King Hu while revered for a number of unique films in the 1960's was outside the HK studio system by the 1970's and only produced three films in that decade. In 1979 his made two "Mountain" films concurrently. This one being a ghost story in the tradition of Japanese ghosts films like Ugetsu or Black Cat from the Grove.
A traveling scholar, Mr. Ho, is assigned the task of translating a special sutra for a ceremony honoring deceased soldiers. Needing a place to concentrate while he works, he is sent to a fort to be hosted by a Mr. Tsui, the secretary to the general of the fort. Arriving at the fort Ho find the place abandoned except for Tsui who informs him that the general and most of the soldiers died in battle. Tsui, his crazy servant Chang, a bizarre old lady named Mrs. Wang, her beautiful daughter and a maid are apparently the only residents in the vicinity of the fort. Ho is invited to a dinner given by Mrs. Wang. He becomes strangely drunk while the daughter plays a drum and loses consciousness. Waking up he finds that two days have passed and he has married the daughter. And so the mystery begins.
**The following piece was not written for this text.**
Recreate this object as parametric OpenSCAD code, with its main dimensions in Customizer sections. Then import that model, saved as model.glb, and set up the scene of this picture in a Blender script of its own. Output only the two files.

A unique film in some ways, it frequently has a problem holding the atmosphere consistently. There are several interludes of beautiful scenery that interrupt the effective spookiness. Sometimes King Hu, who was also the editor, shows a remarkable mastery of the medium and other times is almost amateurish in his editing choices. His aesthetic is anchored in the 1960's as ghostly doings are accompanied by clichéd sound effects. Overall the film is very effective as long as you can forgive the primitive special effects and the occasional sappy music.
The print available is not in great shape but it's a good film.